The wiretap application and three renewals eventually became public, as did a Justice Department inspector general report about them. The results proved complex.
Viewed at a high level of abstraction, Mr. Nunes might be said to have been vindicated: He had claimed the applications were botched, and that was true. At a more detailed level, he was not: The most serious problems with the applications, which the inspector general report later uncovered, were not in the Nunes Memo. And several key specific claims the memo had made to support its condemnation proved to be false or significantly misleading.

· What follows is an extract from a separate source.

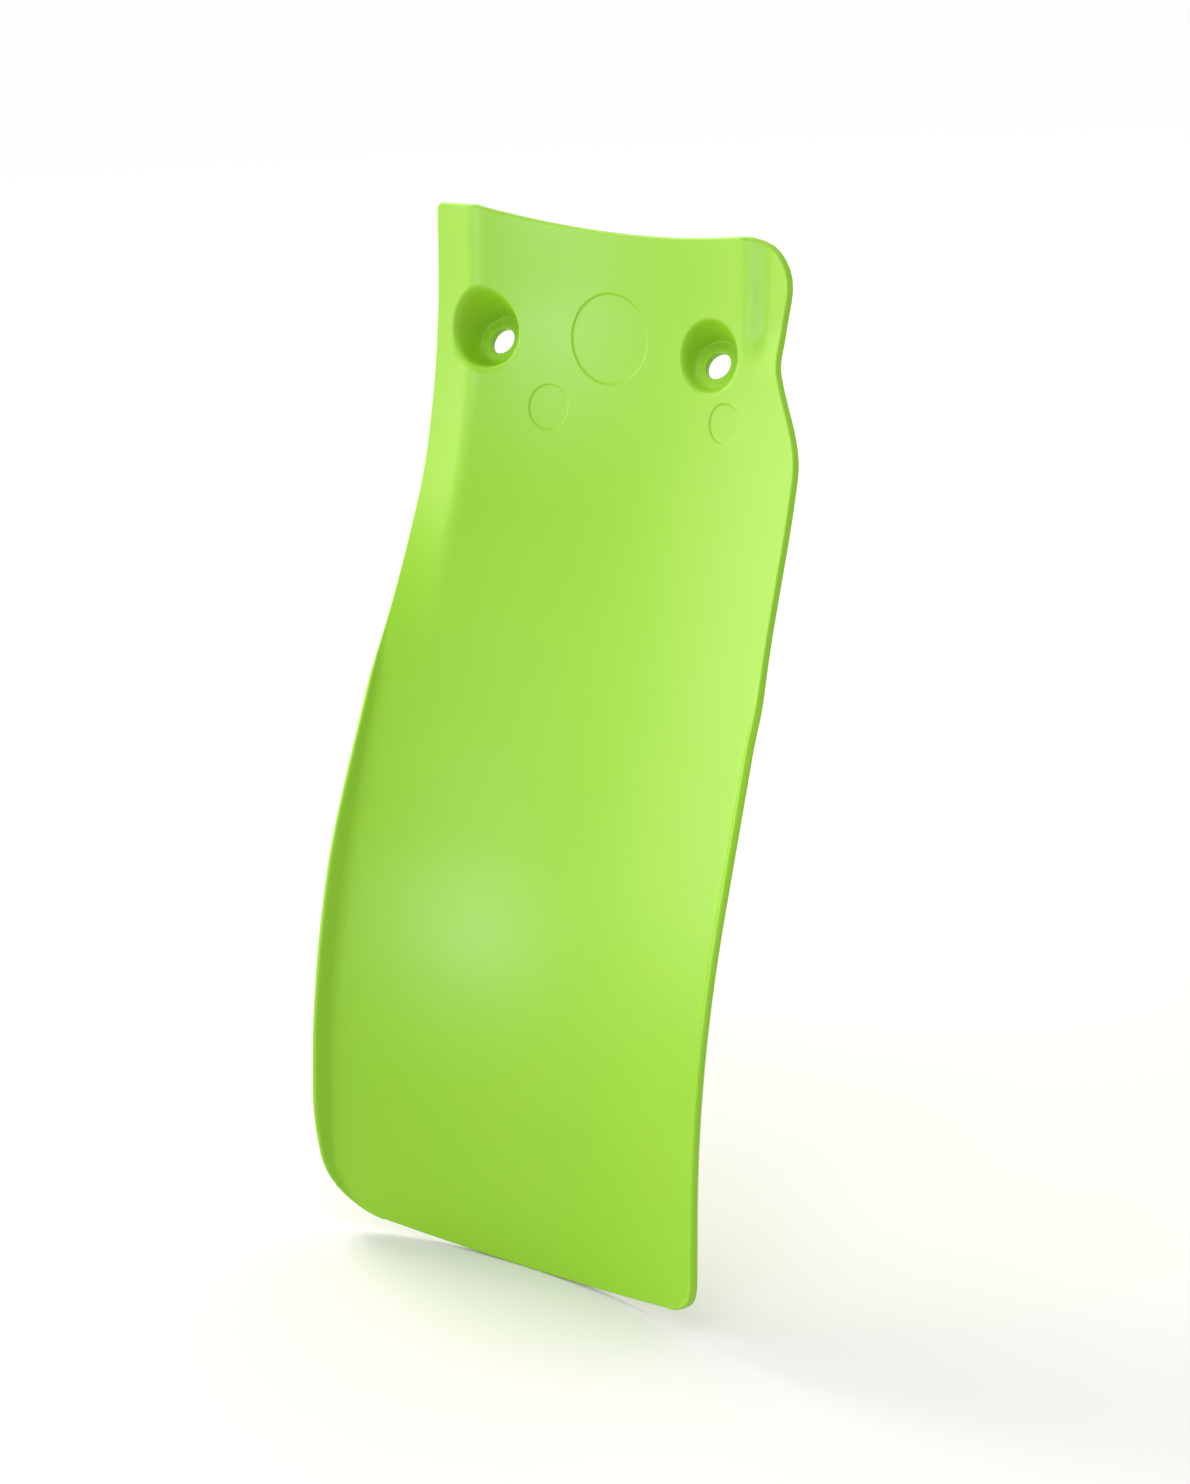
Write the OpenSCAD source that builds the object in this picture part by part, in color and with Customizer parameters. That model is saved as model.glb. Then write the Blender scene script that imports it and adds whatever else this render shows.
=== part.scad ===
// Rear shock mud flap: one thin plastic moulding with a hollow front face,
// turned-up side lips and two tilted screw cups.
// X runs across the flap, the hollow face looks along -Y, and +Z is up.
// The origin is midway between the two screw seats.

/* [Flap] */
// Width across the lower part, without the lips
flap_width = 116; // [100:1:150]
// Height from the lowest point to the top corners
flap_height = 271.5; // [225:0.5:330]
// Wall thickness
wall = 2; // [1.6:0.1:3.2]
// Radius of the hollow across the front face
trough_radius = 178; // [140:1:260]
// How far the bottom comes forward of the top
lean = 45; // [20:0.5:55]
// Height where the lower bend starts
lower_bend_start = 38; // [10:1:60]
// Length of the lower bend
lower_bend_length = 73; // [30:1:80]
// Depth below the top where the upper bend ends
upper_bend_drop = 16; // [8:1:60]
// Length of the upper bend
upper_bend_length = 60; // [20:1:70]

/* [Outline] */
// How far the middle of the bottom edge hangs below its ends
bottom_bow = 7; // [0:0.1:10]
// How far the top edge dips below its highest point, at the edge of the left band
top_dip = 5; // [0:0.1:8]
// Offset of that dip's lowest point from the centreline
top_dip_x = 1.5; // [-10:0.5:15]
// How far the top edge falls across the left band
band_fall = 0.4; // [0:0.1:3]
// Radius of the top left corner
top_left_radius = 1.5; // [1:0.1:12]
// Radius of the top right corner
top_right_radius = 17; // [4:0.5:20]
// Radius of the bottom left corner
bottom_left_radius = 14.5; // [6:0.5:24]
// Radius of the bottom right corner
bottom_right_radius = 9; // [4:0.5:24]
// How far the right edge draws in at its notch
notch_depth = 10.2; // [0:0.1:12]
// Depth of the notch below the top corners
notch_drop = 28.5; // [24:0.5:40]

// How far the right edge flares out again above its notch
flange_flare = 3; // [0:0.1:5]

/* [Top flanges] */
// Width of the left band that is turned back
band_width = 12.5; // [8:0.1:16]
// Slope that the left band gains over the hollow face
band_slope = 0.42; // [0.2:0.01:0.6]
// Width of the right flange, with its step
flange_width = 14.2; // [11:0.1:18]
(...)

Later, Mr. Nunes also played a significant role in defending Mr. Trump during the inquiry over his withholding of military assistance to Ukraine in a bid to pressure its government to say that Joseph R. Biden Jr., Mr. Trump’s likely 2020 rival, was under investigation for corruption. That inquiry led to Mr. Trump’s first impeachment.
The inquiry unfolded in the Intelligence Committee, which by then was under the control of Democrats, with Representative Adam Schiff of California as chairman. Mr. Nunes organized Republicans into a united front in downplaying what Mr. Trump had done and opposing the impeachment effort.
Along the way and since, Mr. Nunes has repeatedly sued news media organizations and his critics for purported defamation, even going after Twitter, now known as X, in a bid to identify the people behind parody accounts for his mother and his cow. (Mr. Nunes comes from a family of dairy farmers.) His numerous such lawsuits have so far not been successful.
Mr. Nunes also stuck close to Mr. Trump after his term ended. In late 2021, Mr. Nunes announced that he would be leaving Congress after 19 years to become the chief executive of Mr. Trump’s new social media company.